- Location: Near Nara and the Wagadou Forest, Koulikoro Region, Mali
- Date: April 18, 2023
- Target: Oumar Traore
- Deaths: 4
- Victims: 1 kidnapped (per Mali) 2 kidnapped (per JNIM)
- Perpetrator: Jama'at Nasr al-Islam wal Muslimin

= 2023 Nara ambush =

2023 battle of the Mali War

On April 18, 2023, militants from Jama'at Nasr al-Islam wal Muslimin ambushed a car transporting Malian Chief of Staff Oumar Traore near Nara, Koulikoro Region, Mali, killing him and three other passengers. The ambush was one of the most high-profile assassinations of Malian political figures by JNIM.

== Background ==
Nara has long been a site of jihadist activity in northern Mali, particularly by al-Qaeda affililates like Jama'at Nasr al-Islam wal Muslimin and its predecessor Al-Qaeda in the Islamic Maghreb. While JNIM has historically targeted local leaders opposed to its rule and influence, particularly in eastern Mali and the Dogon Country, there have been relatively few targeted killings of Malian political figures. Oumar Traore was the Presidential Chief of Staff for Assimi Goïta, who had taken control of Mali in a coup in 2021.

== Ambush ==
At the time of the attack, Traore was traveling in a car with two drivers and the head of a drilling company while en route to a prospective drilling site near Nara and the Wagadou Forest.
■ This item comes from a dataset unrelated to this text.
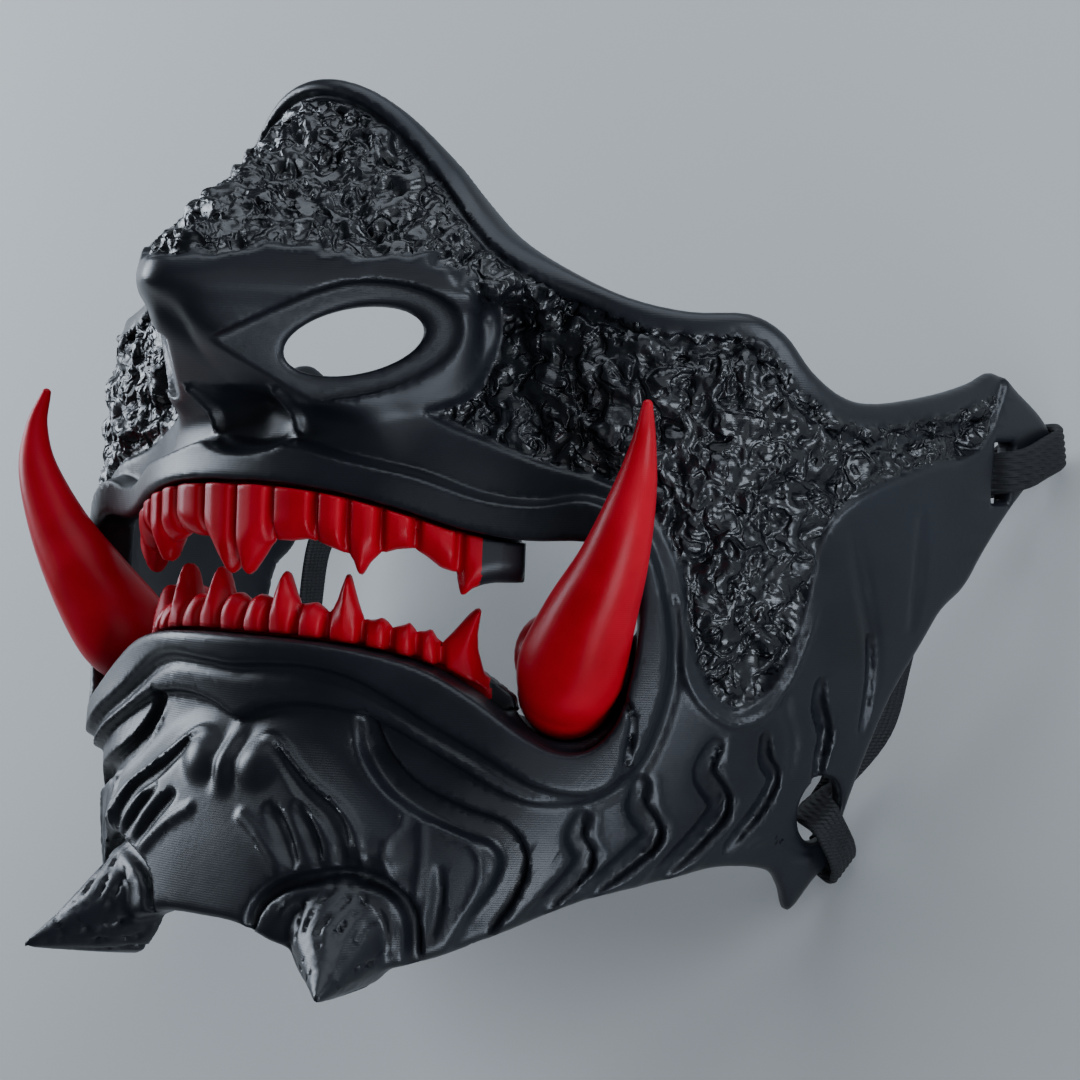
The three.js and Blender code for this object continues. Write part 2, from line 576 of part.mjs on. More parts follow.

Malian authorities did not state how many cars were traveling in Traore's convoy, when they died, or who committed the attack. Another driver in the car at the time of the attack was kidnapped. In their statement on April 21, JNIM claimed responsibility for the attack, and claimed that they killed Traore and two members of the army, along with the capture of two hostages.